MR. JUSTICE MORAN delivered the opinion of the court:
*218 Forty-two days after petitioner received a copy of the Industrial Commission's order denying reinstatement of his claims which had theretofore been dismissed for want of prosecution, petitioner, Richard M. Boalbey, filed for writ of certiorari in the circuit court of Rock Island County. Upon petitioner's acknowledgment in court that he had received such copy 42 days prior to filing, the circuit court granted the motion to quash presented by the respondent employer, International Harvester Company. Petitioner appeals, pro se, under Supreme Court Rule 302(a)(2) (58 Ill.2d R. 302(a)(2)). He alleges that although the statute indicates a petitioner has 20 days in which to file for a writ of certiorari in the circuit court, the time permitted is actually discretionary with that court, and that here the trial court abused its discretion by dismissing his appeal.
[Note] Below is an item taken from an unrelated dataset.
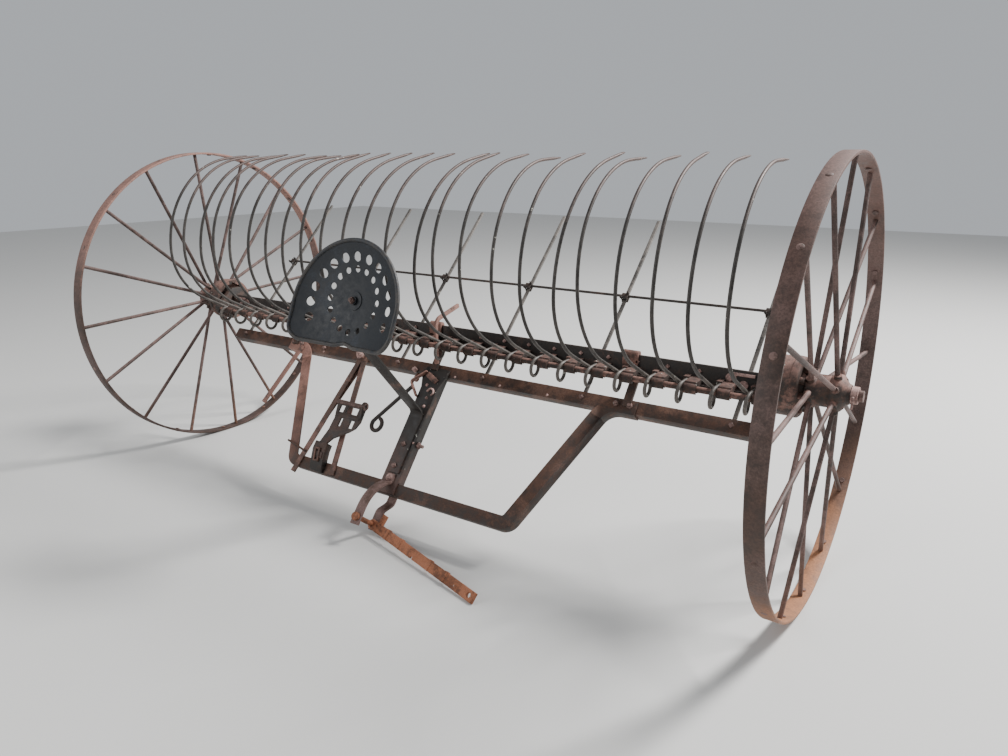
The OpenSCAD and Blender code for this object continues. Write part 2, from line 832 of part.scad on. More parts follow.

Section 19(f)(1) of the Workmen's Compensation Act (Ill. Rev. Stat. 1975, ch. 48, par. 138.19(f)(1)), in pertinent part, provides:"[T]he Circuit Court * * * shall by writ of certiorari to the Commission have power to review all questions of law and fact presented by such record. Such suit by writ of certiorari shall be commenced within 20 days of the receipt of notice of the decision of the Commission."
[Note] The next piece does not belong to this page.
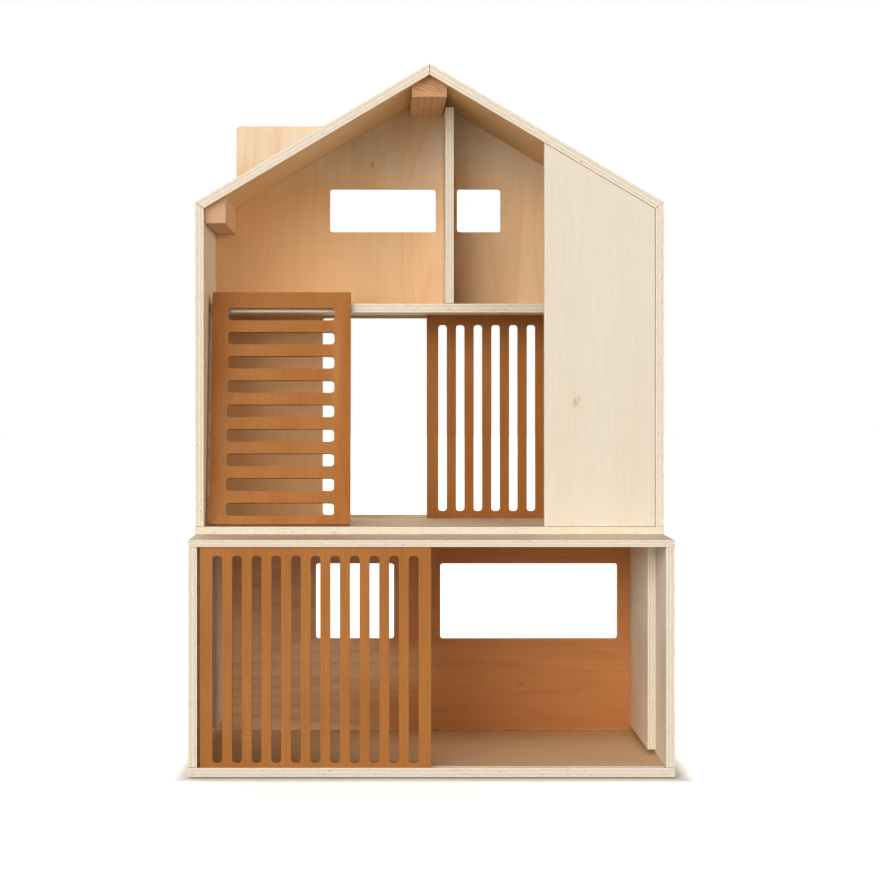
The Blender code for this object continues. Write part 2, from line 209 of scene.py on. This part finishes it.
# Shader nodes


class Shader:
    """Builds one material's node tree. A socket argument is another node's output or a constant."""

    def __init__(self, name):
        self.material = bpy.data.materials.new(name)
        self.material.use_nodes = True
        self.tree = self.material.node_tree
        self.surface = self.tree.nodes["Principled BSDF"]
        place = self.add("ShaderNodeTexCoord")
        self.point, self.normal = place.outputs["Object"], place.outputs["Normal"]

    def add(self, kind, **settings):
        node = self.tree.nodes.new(kind)
        for key, value in settings.items():
            setattr(node, key, value)
        return node

    def plug(self, socket, value):
        if isinstance(value, bpy.types.NodeSocket):
            self.tree.links.new(value, socket)
        elif value is not None:
            socket.default_value = value

    def math(self, operation, a, b=None, clamp=False):
        node = self.add("ShaderNodeMath", operation=operation, use_clamp=clamp)
        for socket, value in zip(node.inputs, (a, b)):
            self.plug(socket, value)
        return node.outputs[0]

    def length(self, a, b):
        squares = self.math("ADD", self.math("POWER", a, 2.0), self.math("POWER", b, 2.0))
        return self.math("SQRT", squares)

    def dot(self, vector, direction):
        node = self.add("ShaderNodeVectorMath", operation="DOT_PRODUCT")
        self.plug(node.inputs[0], vector)
        node.inputs[1].default_value = direction
        return node.outputs["Value"]

    def vector(self, x, y, z):
        node = self.add("ShaderNodeCombineXYZ")
        for socket, value in zip(node.inputs, (x, y, z)):
            self.plug(socket, value)
        return node.outputs[0]

    def scaled(self, vector, scale, offset=(0, 0, 0)):
        node = self.add("ShaderNodeVectorMath", operation="MULTIPLY_ADD")
        self.plug(node.inputs[0], vector)
        node.inputs[1].default_value = scale
        node.inputs[2].default_value = offset
        return node.outputs[0]

    def noise(self, vector, detail=2.0, roughness=0.5, distortion=0.0):
        node = self.add("ShaderNodeTexNoise")
        self.plug(node.inputs["Vector"], vector)
        node.inputs["Scale"].default_value = 1.0
        node.inputs["Detail"].default_value = detail
        node.inputs["Roughness"].default_value = roughness
        node.inputs["Distortion"].default_value = distortion
        return node.outputs["Fac"]

    def span(self, value, low, high, to_low=0.0, to_high=1.0):
        """The value smoothly mapped from one span to another, and held at its ends."""
        node = self.add("ShaderNodeMapRange", interpolation_type="SMOOTHSTEP")
        for key, number in (("Value", value), ("From Min", low), ("From Max", high)):
            self.plug(node.inputs[key], number)
        node.inputs["To Min"].default_value = to_low
        node.inputs["To Max"].default_value = to_high
        return node.outputs["Result"]

    def blend(self, factor, a, b, how="MIX"):
        node = self.add("ShaderNodeMix", data_type="RGBA", blend_type=how)
        sockets = {s.identifier: s for s in node.inputs}
        self.plug(sockets["Factor_Float"], factor)
        for key, value in (("A_Color", a), ("B_Color", b)):
            colour = (*value, 1.0) if isinstance(value, tuple) else value
            self.plug(sockets[key], colour)
        return next(s for s in node.outputs if s.identifier == "Result_Color")

    def shaded(self, colour, level):
        """The colour made darker or lighter by a level around 1."""
        return self.blend(1.0, colour, self.vector(level, level, level), "MULTIPLY")

    def either(self, factor, a, b):
        """A number between two others."""
        node = self.add("ShaderNodeMix", data_type="FLOAT")
        for socket, value in zip((node.inputs[0], node.inputs[2], node.inputs[3]), (factor, a, b)):
            self.plug(socket, value)
        return node.outputs[0]

    def ramp(self, value, *stops):
        """Grey levels at places along the value."""
        node = self.add("ShaderNodeValToRGB")
        elements = node.color_ramp.elements
        while len(elements) < len(stops):
            elements.new(0.5)
        for element, (place, level) in zip(elements, stops):
            element.position = place
            element.color = (level, level, level, 1.0)
        self.plug(node.inputs[0], value)
        return node.outputs[0]

    def bump(self, height, distance, strength=1.0):
        node = self.add("ShaderNodeBump")
        self.plug(node.inputs["Height"], height)
        node.inputs["Distance"].default_value = distance
        node.inputs["Strength"].default_value = strength
        self.plug(self.surface.inputs["Normal"], node.outputs[0])

    def finish(self, colour, roughness, specular=0.35):
        self.plug(self.surface.inputs["Base Color"], colour)
        self.plug(self.surface.inputs["Roughness"], roughness)
        self.surface.inputs["Specular IOR Level"].default_value = specular
        return self.material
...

This court has stated that the circuit court has special statutory jurisdiction to review a decision of the Industrial Commission (under section 19(f) of the Act), but that the court has only those powers conferred by the statute. (Interlake Steel Corp. v. Industrial Com. (1975), 60 Ill. 2d 255, 262; Peter H. Clark Lodge No. 483 v. Industrial Com. (1971), 48 Ill. 2d 64, 69, and cases cited therein.) The corollary to the above proposition is that compliance with the statutorily prescribed conditions is necessary before the circuit court obtains subject matter jurisdiction. Peter H. Clark Lodge No. 483 v. Industrial Com. (1971), 48 Ill. 2d 64, 70, 71; Moweaqua Coal Mining & Manufacturing Co. v. Industrial Com. (1926), 322 Ill. 403, 405.
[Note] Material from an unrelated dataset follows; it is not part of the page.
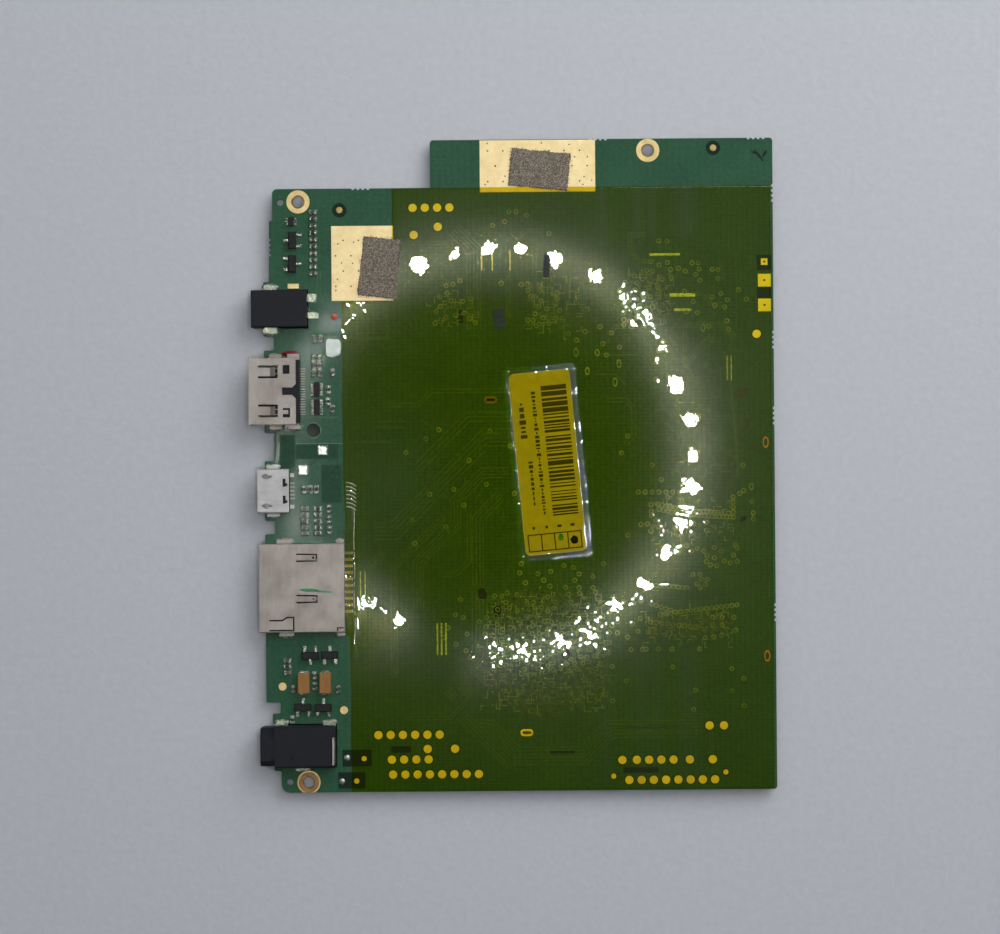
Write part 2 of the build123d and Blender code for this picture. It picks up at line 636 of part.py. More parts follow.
def make_data_socket():
    back = DATA_FRONT + DATA_LENGTH
    half = DATA_WIDTH / 2
    sheet = SHELL_SHEET
    shell = prism_x(data_profile(0, TOP + 0.05, DATA_HEIGHT), DATA_FRONT, back)
    shell = soften(shell, 0.3, Axis.X)
    shell -= prism_x(data_profile(sheet, TOP + 0.05 + sheet, DATA_HEIGHT - sheet), DATA_FRONT - 1, back + 1)
    cut = DATA_HEIGHT - 2 * sheet, DATA_HEIGHT + 1
    for y in (-2.47, 2.47):
        key = slot(DATA_FRONT + 1.6, y, 1.75, 0.42, *cut)
        key += disc(DATA_FRONT + 1.45, y, 0.44, *cut)
        shell -= key
    for y in (-1.45, 1.42):
        notch = slab(DATA_FRONT + 4.25, DATA_FRONT + 4.75, y - 0.68, y + 0.68, *cut)
        notch += slab(DATA_FRONT + 4.7, DATA_FRONT + 5.05, y - 0.55, y - 0.1, *cut)
        shell -= notch
    shell -= disc(DATA_FRONT + 0.85, 0.95, 0.14, DATA_HEIGHT - 0.12, DATA_HEIGHT + 1)
    for side in (-1, 1):
        leg = slab(0.3, 2.5, half - sheet, half, TOP, 1.0)
        foot = slab(0.3, 2.5, half - sheet, half + 0.6, TOP, TOP + 0.2)
        heel = slab(back - 0.6, back + 0.75, 2.35, 3.0, TOP, TOP + 0.3)
        side_parts = leg + foot + heel
        shell += side_parts if side > 0 else mirror(side_parts, Plane.XZ)
    place = Pos(0, DATA_Y, 0)
    keep("data_socket_shell", place * shell)

    gap = sheet + 0.04
    block_x = back - 2.0
    block = prism_x(data_profile(gap, TOP + 0.05 + gap, DATA_HEIGHT - gap), block_x, back)
    tongue_half = row_places(DATA_CONTACTS, DATA_PITCH)[-1] + 0.45
    tongue_z = DATA_HEIGHT / 2 + 0.15
    block += slab(DATA_FRONT + 0.9, block_x, -tongue_half, tongue_half, tongue_z - 0.3, tongue_z + 0.3)
    heel_space = slab(back - 0.65, back + 1, 2.3, 3.05, TOP - 1, TOP + 0.35)
    block -= heel_space + mirror(heel_space, Plane.XZ)
    keep("data_socket_insulator", place * block)
    contacts = []
    for y in row_places(DATA_CONTACTS, DATA_PITCH):
        blade = slab(DATA_FRONT + 1.2, block_x, y - 0.15, y + 0.15, tongue_z - 0.38, tongue_z - 0.3)
        tail = slab(back + HAIR, back + 0.15, y - 0.15, y + 0.15, TOP, TOP + 0.7)
        tail += slab(back + HAIR, back + 0.85, y - 0.15, y + 0.15, TOP, TOP + 0.15)
        contacts += [blade, tail]
    keep("data_socket_contacts", *[place * contact for contact in contacts])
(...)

*219 In the case of Berry v. Industrial Com. (1973), 55 Ill. 2d 274, the circuit court's review was sought under section 19(f) of the Act. Section 19(f)(2) of the Act provides, in essence, that no praecipe for writ of certiorari may be filed and no writ of certiorari issued unless the party seeking review exhibits to the clerk of the circuit court a receipt showing payment of a sum, determined by the Industrial Commission, sufficient to cover the Commission's cost of preparing the record. The purpose of the statute was to coerce the payment of the above amount, which payment is the precondition to the filing of the writ. The court held that the statutory requirement was met when the costs have been paid within the statutory time limit, and the clerk has been satisfied that they have been paid by receiving the actual receipt issued to the attorney, a letter or telegram from the Commission, or, as in that case, a copy of the attorney's cost transmittal letter to the Commission followed by the Commission's verification that the costs were timely received. We concluded that the result reached was in keeping with an earlier pronouncement that the "tendency is to simplify procedure, to honor substance over form, and to prevent technicalities from depriving a party of the right to be heard." Berry v. Industrial Com. (1973), 55 Ill. 274, 278.
Unlike the requirement for proof of bond in Berry, the purpose of which could be satisfied by alternative means, the instant requirement that a petitioner file for a writ of certiorari within a certain time period may, by its nature, only be satisfied by literal compliance. (Cf. Berry v. Industrial Com. (1973), 55 Ill. 274, 278.) The instant case is more in keeping with Clark Lodge, cited above. Clark, like Berry, involved the cost-payment provision of section 19(f) of the Act. In Clark the evidence revealed that the costs were not in fact paid until the day after the expiration of the 20-day limit. We cited with approval the following language from Village of Glencoe v. Industrial Com. (1933), 354 Ill. 190:*220 "The defect here was not an informality in the execution of the bond but a failure to do that which the act required as a condition precedent to the issuance of a writ of certiorari." Peter H. Clark Lodge No. 483 v. Industrial Com. (1971), 48 Ill. 2d 64, 70.
We therefore hold that the circuit court correctly dismissed the proceeding since it did not have jurisdiction due to the petitioner's failure to file for writ of certiorari within the prescribed 20-day limit. (Sears, Roebuck & Co. v. Industrial Com. (1971), 133 Ill. App.2d 439.) This conclusion renders it unnecessary for us to consider other matters raised by the petitioner.
The trial court's order of dismissal is affirmed.